▶ Information provided:
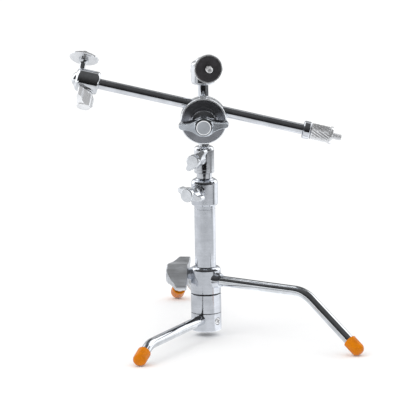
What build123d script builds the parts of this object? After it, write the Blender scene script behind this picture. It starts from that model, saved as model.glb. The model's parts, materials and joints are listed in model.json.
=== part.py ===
from build123d import *
import math
import os

# Miniature table-top C-stand: three swivelling bent legs on stacked rings, a
# three-stage column, a grip head that clamps a cross arm, and two small ball
# heads.  Millimetres, +Z up the column, -Y is the side the head handle faces,
# +X is the side of the arm's knurled grip.  The origin is the centre of the
# flat underside of the base, on the column axis.
# Pairs of numbers are (start, end) along an axis; azimuths are in degrees.

# ----------------------------------------------------------------- dimensions
FIT = 0.02                   # gap of fixed joints
RUN = 0.05                   # gap of running fits
FLOOR = -5.3                 # level the three rubber feet stand on

# Column
TUBE_OD, TUBE_ID, TUBE_TOP = 20.0, 17.4, 130.0
TUBE_GROOVE_Z = 117.1
RISER_OD, RISER_ID = 14.4, 12.0
RISER_LOW, RISER_TOP = 14.5, 161.0
ROD_D = 10.0                 # top rod, arm and legs
ROD_LOW, ROD_TOP = 21.0, 236.4
STUD_D, STUD_LEN = 6.35, 4.6                # quarter inch camera thread

# Leg rings, washers and sliding collar
RING_OD = 28.6
BOTTOM_RING = (0.0, 16.9)
LOWER_WASHER = (BOTTOM_RING[1], 17.3)
MIDDLE_RING = (17.35, 34.9)
UPPER_WASHER = (34.95, 36.0)
SLIDING_COLLAR = (36.05, 61.0)
COLLAR_BORE = 22.0
WASHER_BORE = TUBE_OD + 0.2

# Screw that fixes the bottom ring to the tube and its plug
FIX_AZIMUTH, FIX_Z = -41.0, 9.6
FIX_D, FIX_HEAD_D = 4.0, 7.0
FIX_INNER, FIX_HEAD_SEAT = 4.6, 12.3        # radii from the column axis

# Legs: height of the straight run, and radii of its inner end, the bend and
# the tip of the foot
FRONT_LEG = dict(azimuth=-114.4, height=11.4, inner_r=10.15, bend_at=131.0, foot_r=156.5)
BACK_LEG = dict(azimuth=99.0, height=27.0, inner_r=10.4, bend_at=129.0, foot_r=178.0)
RIGHT_LEG = dict(azimuth=-36.6, height=48.8, inner_r=11.35, bend_at=115.0, foot_r=180.0)
BEND_R = 30.0
FOOT_OD, FOOT_LEN, FOOT_ROUND, FOOT_WALL = 13.0, 17.0, 5.2, 2.6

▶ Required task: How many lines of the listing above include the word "from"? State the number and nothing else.

▶ Result of this exercise: 3